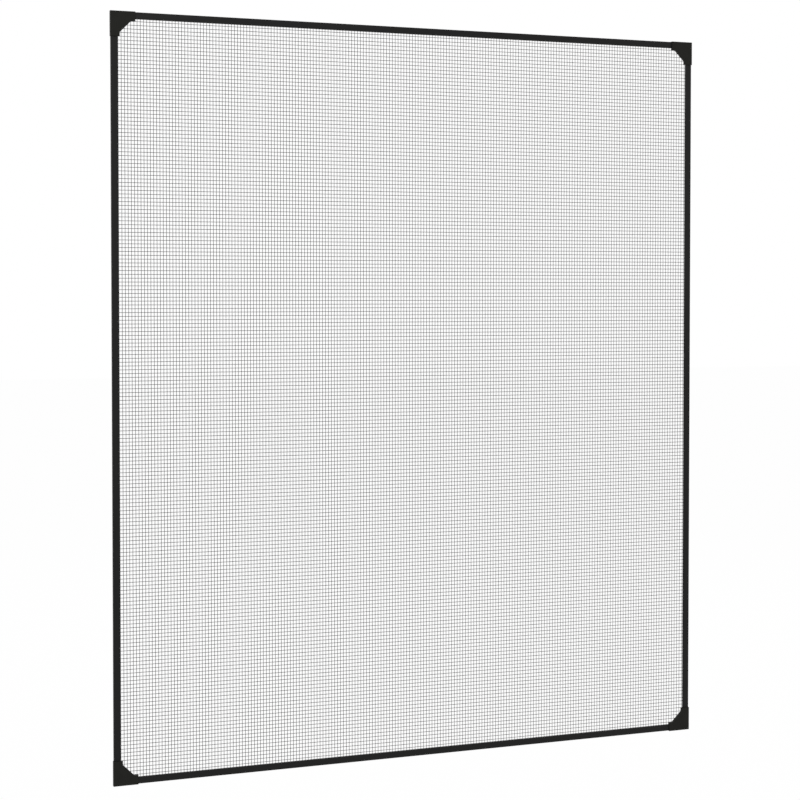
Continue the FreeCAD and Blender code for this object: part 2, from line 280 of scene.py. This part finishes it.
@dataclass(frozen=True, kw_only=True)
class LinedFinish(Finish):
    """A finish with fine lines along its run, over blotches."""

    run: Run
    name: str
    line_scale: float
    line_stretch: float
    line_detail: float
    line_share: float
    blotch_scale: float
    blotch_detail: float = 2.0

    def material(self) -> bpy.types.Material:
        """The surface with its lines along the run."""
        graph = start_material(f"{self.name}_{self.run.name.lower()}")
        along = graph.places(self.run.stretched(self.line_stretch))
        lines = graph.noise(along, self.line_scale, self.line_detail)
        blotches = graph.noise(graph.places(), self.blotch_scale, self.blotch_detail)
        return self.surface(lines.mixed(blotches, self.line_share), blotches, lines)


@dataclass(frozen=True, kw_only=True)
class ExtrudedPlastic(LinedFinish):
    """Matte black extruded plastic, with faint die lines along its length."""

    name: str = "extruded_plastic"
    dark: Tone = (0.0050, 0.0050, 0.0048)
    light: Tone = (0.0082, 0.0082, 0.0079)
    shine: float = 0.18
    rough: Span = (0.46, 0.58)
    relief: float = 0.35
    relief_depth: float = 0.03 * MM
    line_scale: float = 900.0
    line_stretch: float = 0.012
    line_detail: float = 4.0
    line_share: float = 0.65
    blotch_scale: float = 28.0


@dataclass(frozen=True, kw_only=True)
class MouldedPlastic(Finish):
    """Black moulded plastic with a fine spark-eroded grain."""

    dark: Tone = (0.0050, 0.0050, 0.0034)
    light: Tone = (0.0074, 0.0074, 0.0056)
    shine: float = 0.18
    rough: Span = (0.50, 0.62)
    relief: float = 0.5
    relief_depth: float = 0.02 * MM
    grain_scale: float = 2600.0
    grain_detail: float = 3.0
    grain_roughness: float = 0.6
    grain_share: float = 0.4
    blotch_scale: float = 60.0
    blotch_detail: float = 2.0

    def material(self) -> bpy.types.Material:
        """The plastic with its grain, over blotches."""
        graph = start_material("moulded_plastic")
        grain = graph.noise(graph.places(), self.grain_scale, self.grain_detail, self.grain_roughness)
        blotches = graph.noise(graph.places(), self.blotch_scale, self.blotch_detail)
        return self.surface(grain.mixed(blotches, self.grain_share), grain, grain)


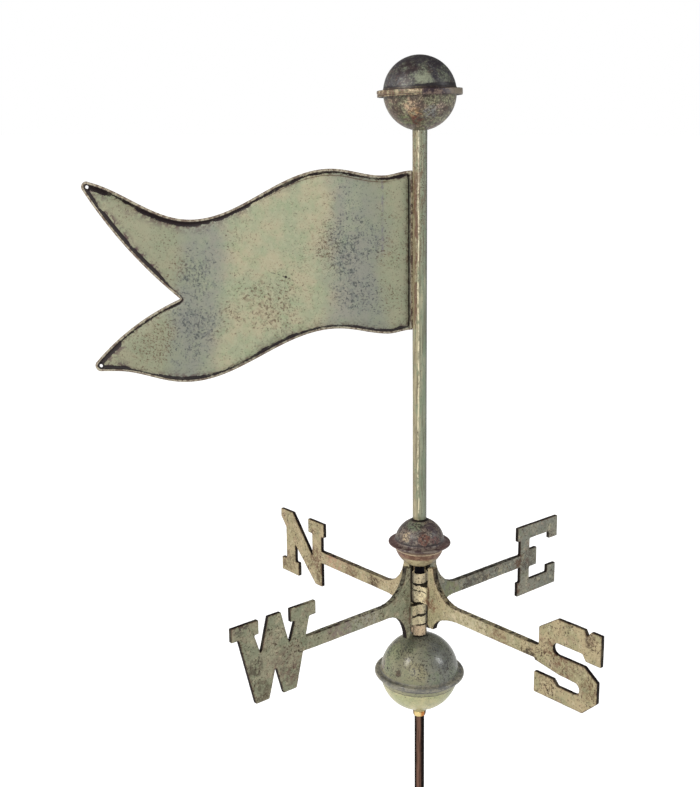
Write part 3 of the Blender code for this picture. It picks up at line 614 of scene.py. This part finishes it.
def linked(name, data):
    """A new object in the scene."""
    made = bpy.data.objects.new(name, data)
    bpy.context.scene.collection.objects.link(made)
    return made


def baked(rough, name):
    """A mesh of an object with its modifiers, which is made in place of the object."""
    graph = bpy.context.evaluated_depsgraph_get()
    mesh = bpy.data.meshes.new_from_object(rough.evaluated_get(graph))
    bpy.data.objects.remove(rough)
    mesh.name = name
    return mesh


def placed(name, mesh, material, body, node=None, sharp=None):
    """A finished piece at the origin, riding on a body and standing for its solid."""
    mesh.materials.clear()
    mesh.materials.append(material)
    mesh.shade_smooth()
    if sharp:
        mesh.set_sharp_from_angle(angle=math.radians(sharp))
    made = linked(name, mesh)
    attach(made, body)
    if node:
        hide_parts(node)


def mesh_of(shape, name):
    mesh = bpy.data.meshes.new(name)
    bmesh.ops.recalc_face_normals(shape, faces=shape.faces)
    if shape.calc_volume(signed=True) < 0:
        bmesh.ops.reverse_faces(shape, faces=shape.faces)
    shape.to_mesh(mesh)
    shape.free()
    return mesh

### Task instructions
Nothing but the lines from the one with "Write part 3" through the one with "hide_parts(node)" should be repeated, and each exactly.

### Task solution
Write part 3 of the Blender code for this picture. It picks up at line 614 of scene.py. This part finishes it.
def linked(name, data):
    """A new object in the scene."""
    made = bpy.data.objects.new(name, data)
    bpy.context.scene.collection.objects.link(made)
    return made


def baked(rough, name):
    """A mesh of an object with its modifiers, which is made in place of the object."""
    graph = bpy.context.evaluated_depsgraph_get()
    mesh = bpy.data.meshes.new_from_object(rough.evaluated_get(graph))
    bpy.data.objects.remove(rough)
    mesh.name = name
    return mesh


def placed(name, mesh, material, body, node=None, sharp=None):
    """A finished piece at the origin, riding on a body and standing for its solid."""
    mesh.materials.clear()
    mesh.materials.append(material)
    mesh.shade_smooth()
    if sharp:
        mesh.set_sharp_from_angle(angle=math.radians(sharp))
    made = linked(name, mesh)
    attach(made, body)
    if node:
        hide_parts(node)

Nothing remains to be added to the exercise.